Plymouth Historic District is a national historic district located in Plymouth, Washington County, North Carolina. The district encompasses 258 contributing buildings, 5 contributing sites, and 1 contributing structure in the central business district and surrounding residential sections of Plymouth. It was largely developed between about 1880 and 1930 and includes notable examples of Colonial Revival, Bungalow / American Craftsman and Late Victorian style architecture. Located in the district are the separately listed Latham House, Perry-Spruill House, and Washington County Courthouse.
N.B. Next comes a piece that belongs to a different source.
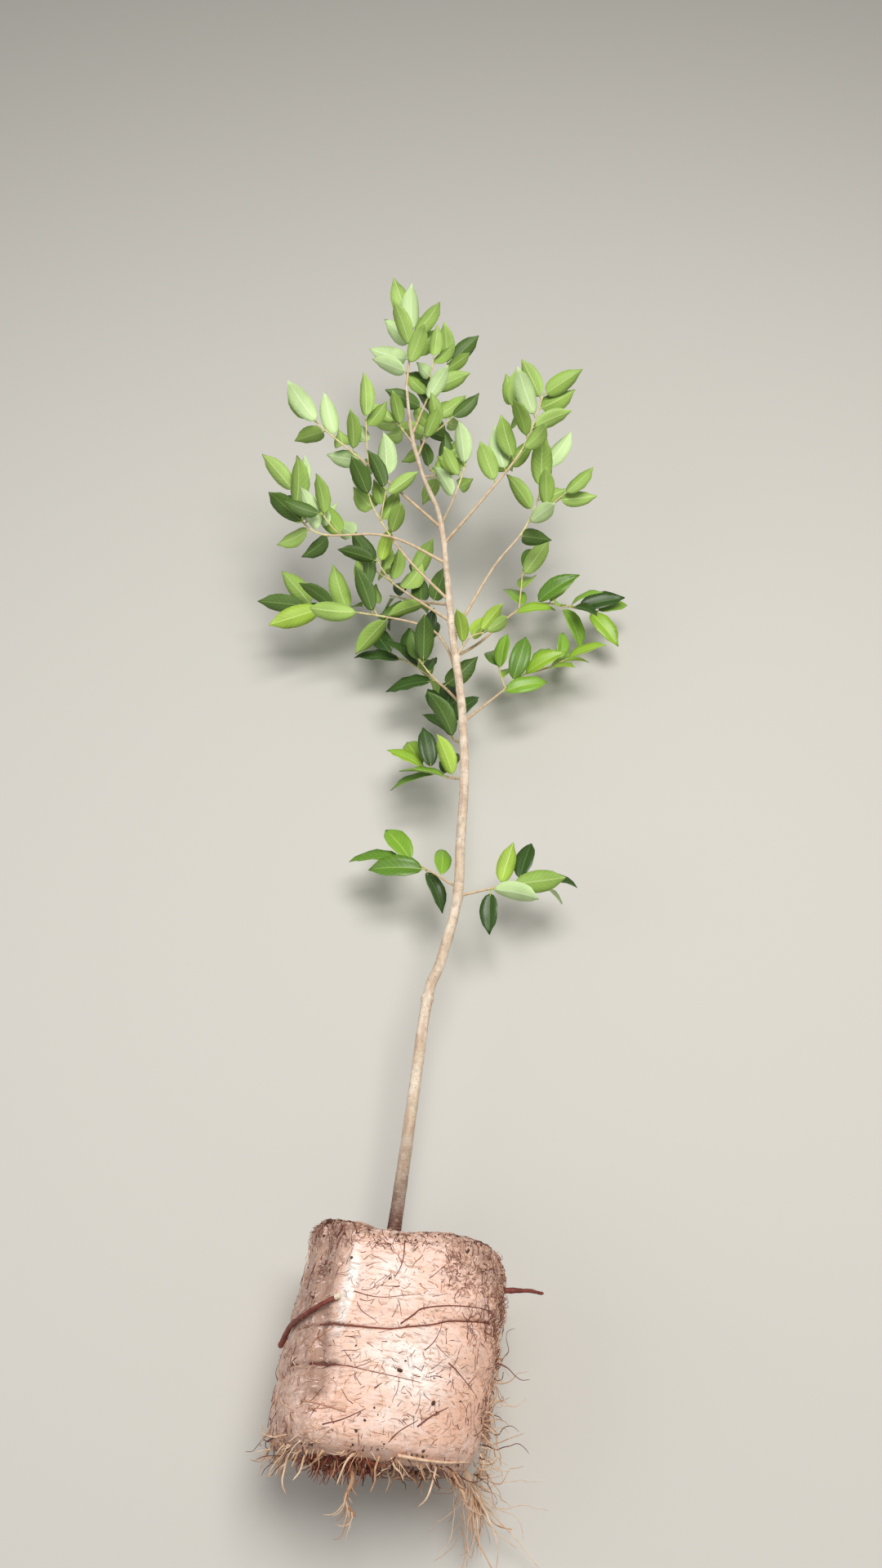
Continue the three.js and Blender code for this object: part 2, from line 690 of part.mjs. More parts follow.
function tuftSolid() {
  const draw = random(tuft.seed);
  const foot = onBall(tuft.angle, tuft.along, shareAt(tuft.along), tuft.clear);
  const neck = new Way([foot, ...tuft.neck.map((point) => vector(point).add(foot))], 6);
  let body = limbSolid(neck, 0, neck.length, taperedTo(neck, tuft.thick, 2.4), 6, 6);
  for (let i = 0; i < tuft.strands; i += 1) {
    const start = neck.at(neck.length * (0.5 + 0.5 * draw()));
    const [from, to] = tuft.swing;
    const swing = radians(from + (to - from) * (i + draw()) / tuft.strands);
    const heading = new THREE.Vector3(Math.cos(swing), Math.sin(swing), -0.1);
    const length = tuft.length[0] + (tuft.length[1] - tuft.length[0]) * draw();
    const way = strandWay(start, heading, length, draw);
    body = body.add(strandSolid(way, tuft.strandThick, tuft.strandThin));
  }
  return largest(body);
}

group.add(mesh('root_cut', cutRootSolid(), colours.root, 0.6));
group.add(mesh('root_stub', stubSolid(), colours.root, 0.6));
group.add(mesh('root_fringe', fringeSolid(), colours.fibre, 0.8));
group.add(mesh('root_tuft', tuftSolid(), colours.fibre, 0.8));

export default group;
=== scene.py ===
import math

import bmesh
import bpy
import numpy as np
from mathutils import Euler, Matrix, noise


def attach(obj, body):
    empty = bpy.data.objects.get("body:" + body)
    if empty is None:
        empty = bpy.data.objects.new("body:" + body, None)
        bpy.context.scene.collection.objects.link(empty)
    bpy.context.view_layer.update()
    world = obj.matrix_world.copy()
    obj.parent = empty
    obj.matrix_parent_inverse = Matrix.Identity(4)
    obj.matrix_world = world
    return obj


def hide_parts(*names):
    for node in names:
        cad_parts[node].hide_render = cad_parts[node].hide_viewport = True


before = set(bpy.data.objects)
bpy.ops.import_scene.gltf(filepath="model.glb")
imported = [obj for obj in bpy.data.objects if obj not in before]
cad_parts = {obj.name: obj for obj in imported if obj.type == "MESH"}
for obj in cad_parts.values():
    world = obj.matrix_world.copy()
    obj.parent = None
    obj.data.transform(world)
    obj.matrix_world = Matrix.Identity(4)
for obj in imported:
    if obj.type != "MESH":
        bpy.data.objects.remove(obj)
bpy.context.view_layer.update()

# Lengths in the dictionaries are in millimetres, and the meshes are in metres.
metre = 0.001
floorGap = 3.0

# Camera: above the foot of the bag, looking down along the trunk; its place is in metres
view = {"location": (0.07764, -0.23975, 1.42), "tilt": 35.0, "turn": 6.5, "lens": 29.25,
        "sensor": 36}
camera = bpy.data.objects.new("camera", bpy.data.cameras.new("camera"))
camera.location = view["location"]
camera.rotation_euler = (math.radians(view["tilt"]), 0, math.radians(view["turn"]))
camera.data.lens, camera.data.sensor_width = view["lens"], view["sensor"]
bpy.context.scene.collection.objects.link(camera)
bpy.context.scene.camera = camera


# Small helpers

def vec(*numbers):
    return np.array(numbers, float)


def unit(vector):
    return vector / np.linalg.norm(vector)


def drawer(seed):
    # mulberry32, the generator of the part's source
    state = seed & 0xFFFFFFFF

    def draw():
        nonlocal state
        state = (state + 0x6D2B79F5) & 0xFFFFFFFF
        mixed = (state ^ (state >> 15)) * (state | 1) & 0xFFFFFFFF
        mixed ^= (mixed + (mixed ^ (mixed >> 7)) * (mixed | 61)) & 0xFFFFFFFF
        return (mixed ^ (mixed >> 14)) / 4294967296

    return draw


def pick(draw, span):
    # a plain number stays; a span is drawn between its two, and a power over 1 favours the first
    if not isinstance(span, tuple):
        return span
    low, high, power = (*span, 1)[:3]
    return low + (high - low) * draw() ** power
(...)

Other notable buildings include the Hornthal-Owens Building (c. 1885), Blount Building (c. 1916), Atlantic Coast Line Railroad Station (1923), Davenport-Davis House (c. 1898), Robert Ward Johnston House (1924), Latham-Brinkley House (1883), Plymouth United Methodist Church and Cemetery (c. 1860s), Grace Episcopal Church and Cemetery (1860-1861, 1892-1893) designed by Richard Upjohn, New Chapel Baptist Church (1924), Agricultural Building (1936-1937) constructed through the Works Progress Administration, Plvmouth Railroad Station (1927), Brinkley Commercial Block (1926), and Clark-Chesson House (c. 1810).

It was listed on the National Register of Historic Places in 1991.